Quite useful ... for performance computing and hardware development, always looking at how to keep integers until I have to use floating point ... Thank you ...
Before you start trying to reinvent how to do high-performance Gaussian elimination with integers only, I recommend doing a fair amount of research... this is a _very_ well-studied topic. And it's easy to design pathological matrices that exponentially blow up the precision you have to store unless you use a clever algorithm - see rjlipton.wordpress.com/2015/01/14/forgetting-results/
I typically like to do an extra step where I find the LCM between the two numbers I'm trying to get rid of (so 6 for 2 and 3) then in the 2nd step I eliminate them by subtracting rows. It's more steps but each step I'm less likely to make a mistake since the additions between rows will always be by a factor of 1 or -1 and the multiplications ought to always make the two numbers the same, so I can check if the other entries were not multiplied correctly. The trick is to break down the problem into steps that your brain has optimized like -6 + 6 = 0.
I believe that this is effectively the same method. It just hides the multiply step and doesn't change the pivot row. Actually, yours uses the LCM, whereas this one just straight multiplies.
I'm about to take Linear Algebra starting this Monday. I have no clue what all of this is just yet but I'm saving this so I can reference it later on this quarter. Thank you, and great work!
just like you, i love the forward aspect but have no intention of that backwards component! i intend to implement this in code for fun. very neat trick. i think i understand why it works too. glad my linear algebra still feels fresh thank you for the great content and enthusiastic math, you're awesome
This is an excellent method! I wish I could use it in my linear algebra course but my lecturer requires that at each step I indicate which Elementary Row Operation was performed.

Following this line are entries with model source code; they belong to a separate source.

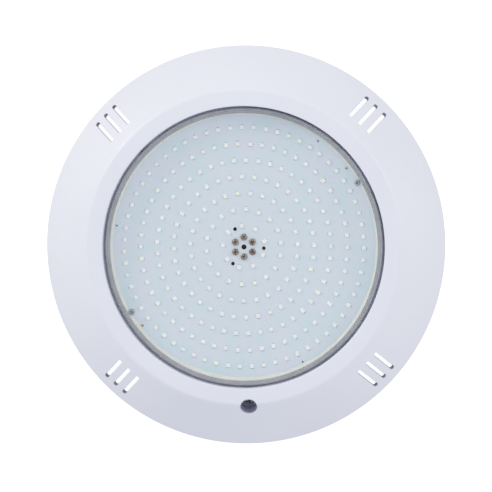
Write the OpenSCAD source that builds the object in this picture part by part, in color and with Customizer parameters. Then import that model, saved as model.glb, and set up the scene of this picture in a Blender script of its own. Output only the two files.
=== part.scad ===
// Underwater pool light: a flat, round, surface-mounted light for a pool wall.
// It lies on its back: +Z is the way the light shines, z = 0 is the wall, and the
// axis of the light is the Z axis. The well of the locking screw is on the -Y side.

/* [Trim ring] */
// Outer diameter of the trim ring
ring_d = 290; // [286:1:300]
// Height of the front face above the wall
front_z = 42; // [40:0.5:44]
// Radius where the flat land turns into the sloping skirt
crease_r = 112.6; // [111:0.2:114]
// Diameter of the opening in front of the lens
opening_d = 202; // [201.5:0.5:203]
// Wall thickness of the ring
ring_wall = 2.6; // [2:0.1:3]
// Radius of the skirt's gentle crown
crown_r = 345; // [250:5:600]
// Height where the skirt meets the upright rim
rim_z = 6; // [4:0.5:8]
// Radius of the soft crease between land and skirt
crease_fillet = 4; // [1:0.5:5]
// Number of slot groups
slot_groups = 4; // [2:1:4]
// Slots in each group
slots_per_group = 3; // [1:1:4]
// Width of a slot
slot_w = 3; // [2:0.1:3.6]
// Distance between neighbouring slots
slot_pitch = 8.6; // [7:0.1:9]
// Length of a slot as seen from the front
slot_len = 18.5; // [12:0.5:19]
// Radius of the middle of the slots
slot_mid_r = 129.6; // [129:0.1:131]

/* [Locking screw] */
// Diameter of the well that the screwdriver goes into
well_d = 11.7; // [10:0.1:12]
// Lean of the locking screw away from the light's axis
lock_tilt = 20; // [18:0.5:22]
// Diameter of the screw's shank
lock_d = 4; // [3.5:0.1:4.4]
// Diameter of the screw's head
lock_head_d = 7.4; // [6.5:0.1:8]
// Gap between the screw's tip and the bracket's rim
lock_gap = 0.3; // [0.2:0.05:0.6]

/* [Lens] */
// Outer diameter of the lens cap
lens_d = 200.4; // [200:0.1:201]
// Thickness of the lens
lens_t = 2.5; // [2:0.1:3]
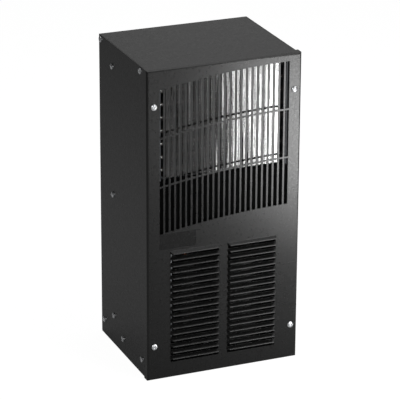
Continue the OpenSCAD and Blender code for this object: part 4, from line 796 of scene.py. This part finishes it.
def pale_ground(name):
    """White to the camera with the object's shadow on it, and in a mirror only a share of that.
    To all other light it is a plain grey floor."""
    material = bpy.data.materials.new(name)
    material.use_nodes = True
    tree = material.node_tree
    tree.nodes.clear()
    path = place_node(tree, "ShaderNodeLightPath").outputs
    mirrored = reckon(tree, "MULTIPLY", path["Is Glossy Ray"], MIRRORED_SHARE)
    share = reckon(tree, "ADD", seen_directly(tree, path), mirrored)
    matt = place_node(tree, "ShaderNodeBsdfDiffuse", {"Color": grey(FLOOR_SHADE)})
    glow = place_node(tree, "ShaderNodeEmission", {"Color": grey(1), "Strength": FLOOR_GLOW})
    shadow = place_node(tree, "ShaderNodeBsdfDiffuse", {"Color": grey(SHADOW_SHADE)})
    white = place_node(tree, "ShaderNodeAddShader", {0: glow.outputs[0], 1: shadow.outputs[0]})
    mix = place_node(tree, "ShaderNodeMixShader", {0: share, 1: matt.outputs[0], 2: white.outputs[0]})
    place_node(tree, "ShaderNodeOutputMaterial", {0: mix.outputs[0]})
    return material


def build_floor():
    mesh = bpy.data.meshes.new("floor")
    half = FLOOR_HALF_WIDTH
    mesh.from_pydata([(-half, -half, 0), (half, -half, 0), (half, half, 0), (-half, half, 0)],
                     [], [(0, 1, 2, 3)])
    mesh.materials.append(pale_ground("pale_floor"))
    add_piece("floor", mesh)


def build_world():
    """White to the camera, and a faint even light to the object."""
    world = bpy.data.worlds.new("studio")
    bpy.context.scene.world = world
    world.use_nodes = True
    tree = world.node_tree
    tree.nodes.clear()
    path = place_node(tree, "ShaderNodeLightPath").outputs
    dim = place_node(tree, "ShaderNodeBackground", {"Color": grey(1), "Strength": WORLD_LEVEL})
    white = place_node(tree, "ShaderNodeBackground", {"Color": grey(1)})
    mix = place_node(tree, "ShaderNodeMixShader", {
        0: seen_directly(tree, path), 1: dim.outputs[0], 2: white.outputs[0]})
    place_node(tree, "ShaderNodeOutputWorld", {0: mix.outputs[0]})


# Each lamp's place, the point it faces, its width and height in metres, and its power in watts
LAMPS = {
    "overhead": ((0.40, 0.10, 1.90), (0, 0, 0.25), 1.6, 1.4, 12.0),
    "high_left": ((-0.90, -1.40, 0.90), (0, 0, 0.25), 0.7, 0.7, 6.0),
    "high_right": ((0.80, -1.10, 1.70), (0, 0, 0.25), 0.9, 0.9, 6.0),
    "front_right": ((0.95, -2.35, 1.15), (0, 0, 0.25), 0.6, 0.6, 12.0),
    "back_right": ((0.90, 1.70, 1.20), (0, 0, 0.50), 1.1, 1.1, 1.6),
    "low_right": ((0.50, -0.80, 0.10), (0.06, -0.1, 0.36), 0.24, 0.20, 1.0),
    "near_right": ((0.35, -0.47, 0.235), (0.35, 0.3, 0.235), 0.18, 0.38, 1.2),
    "near_middle": ((0.24, -0.45, 0.28), (0.24, 0.3, 0.28), 0.16, 0.28, 0.7),
    "low_front": ((0.06, -0.90, 0.24), (0.06, 0.3, 0.24), 0.16, 0.30, 0.25),
}


def build_lamps():
    for name, (place, target, width, height, power) in LAMPS.items():
        data = bpy.data.lights.new(name, "AREA")
        data.shape = "RECTANGLE"
        data.size = width
        data.size_y = height
        data.energy = power
        lamp = bpy.data.objects.new(name, data)
        lamp.location = place
        lamp.rotation_euler = (Vector(place) - Vector(target)).to_track_quat("Z", "Y").to_euler()
        lamp.visible_camera = False
        bpy.context.scene.collection.objects.link(lamp)


build_floor()
build_world()
build_lamps()
bpy.context.scene.view_settings.view_transform = "Standard"
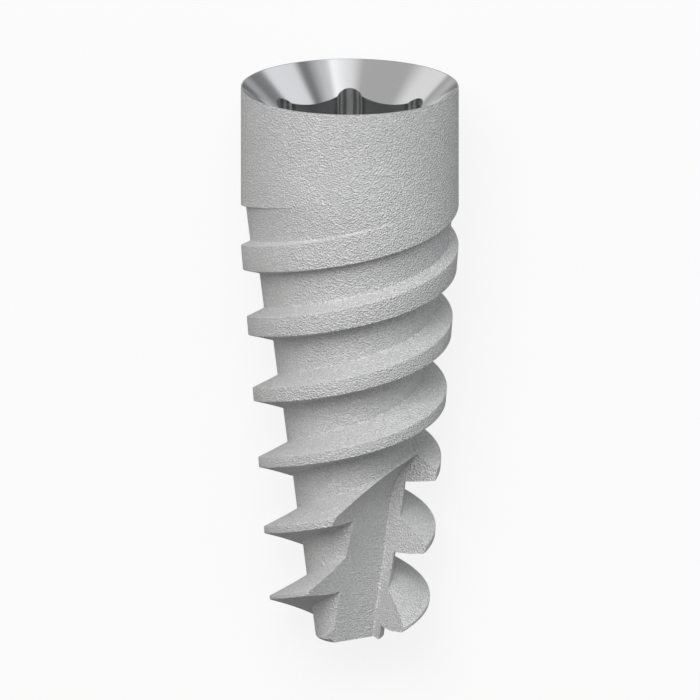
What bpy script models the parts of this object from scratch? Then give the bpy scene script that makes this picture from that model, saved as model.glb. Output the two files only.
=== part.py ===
"""A titanium dental implant: a tapered, self-tapping, double-start screw that is turned from one bar.

The implant is modelled along its own axis, with the centre of its platform at the origin and its apex
down. A parent empty then lays it on a table as a screw comes to rest: along the cone of its thread
crests, with its platform towards +Y and one cutting flute on top.

Depths are measured from the platform towards the apex. Azimuths run counter-clockwise from +X, as seen
from above the platform. Lengths are in metres and angles in degrees.
"""

import math

import bmesh
import bpy
import numpy as np
from mathutils import Matrix, Vector

# Outer envelope, which the thread crests reach
COLLAR_DIAMETER = 0.00375
COLLAR_LENGTH = 0.00279
CREST_TAPER = 4.5
LENGTH = 0.00977
APEX_CONE_HEIGHT = 0.00026
APEX_CONE_ANGLE = 15.0
APEX_CHAMFER = 0.00007

# Platform, conical seat and screw bore, all turned
PLATFORM_LAND = 0.000025
BEVEL_ANGLE = 42.6
BORE_DIAMETER = 0.0016
BORE_DEPTH = 0.0056
DRILL_POINT_ANGLE = 118.0
BORE_CHAMFER = 0.0001

# Internal hexagon with a round relief at each corner
HEX_ACROSS_FLATS = 0.00242
HEX_DEPTH = 0.0021
RELIEF_RADIUS = 0.000232
RELIEF_CENTRE = 0.001183
HEX_CORNER_AZIMUTH = 90.0

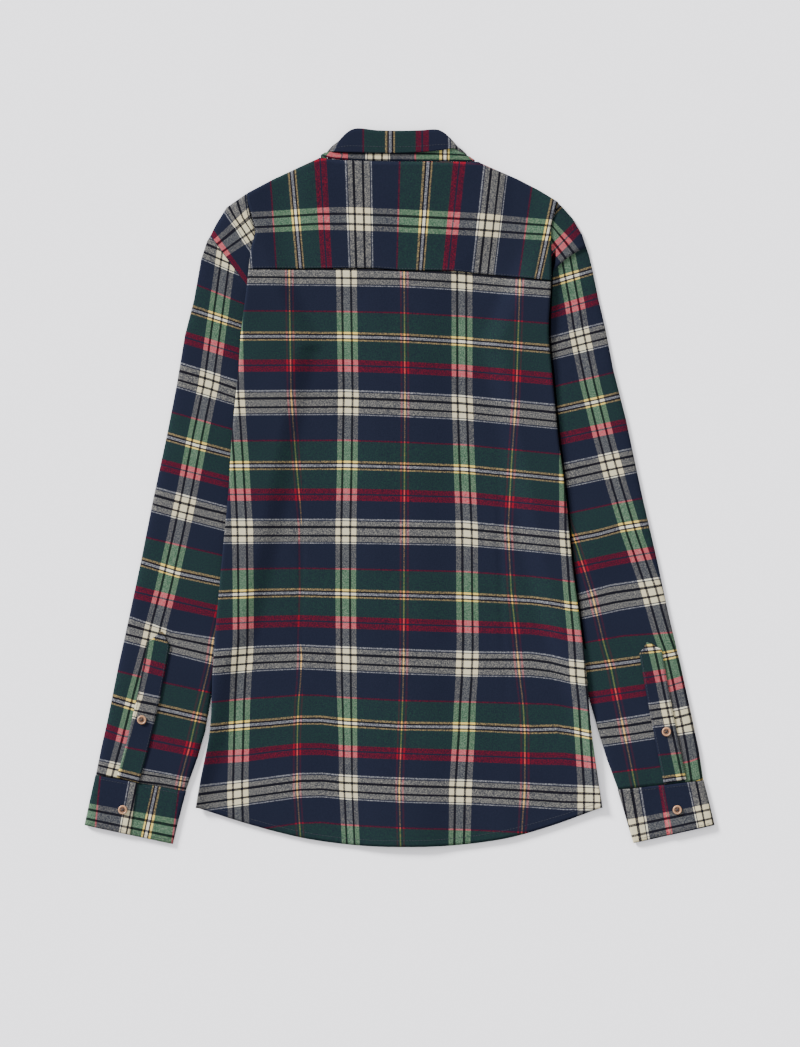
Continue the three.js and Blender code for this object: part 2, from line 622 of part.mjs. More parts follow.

The use of the determinant here seems like it might just be a coincidental shorthand. It will haunt me unless someone finds a generalization that uses determinants of higher order matrices. But I don't even have the slightest idea of what it would even have to generalize - Guassian Elimination itself?
I think the algorithm in the video is just doing some shenanigans with Cramer's rule or matrix minors. Gaussian elimination will be exponentially faster than that for larger matrices.
@@AaronRotenberg I don't think you understand the method. Each entry only requires the determinant of a 2×2 matrix regardless of the size of the original matrix. Here is an explanation of the method I gave elsewhere: So you have a pivot row and a row you want to "update"; first, simultaneously multiply the pivot row by the first number in the "update" row and the "update" row by the first number in the pivot row; then, do the usual Gaussian Elimination on those two rows. What you've done is the simplest way to ensure that you get only integers in the rows, because now the number you want to turn into a 0 in the "update" row is the same in absolute value as the first number in the pivot row, so Gaussian Elimination amounts to adding/subtracting integers. At the same time, if you look at what you've done term by term in the "update" row, it's exactly the determinant described in the video, because you are just multiplying the respective terms by the first numbers in the other row before subtracting. I believe it is equivalent to standard Gaussian elimination in terms of computation time. If there is a connection to Cramer's rule or matrix minors, I would appreciate an explanation.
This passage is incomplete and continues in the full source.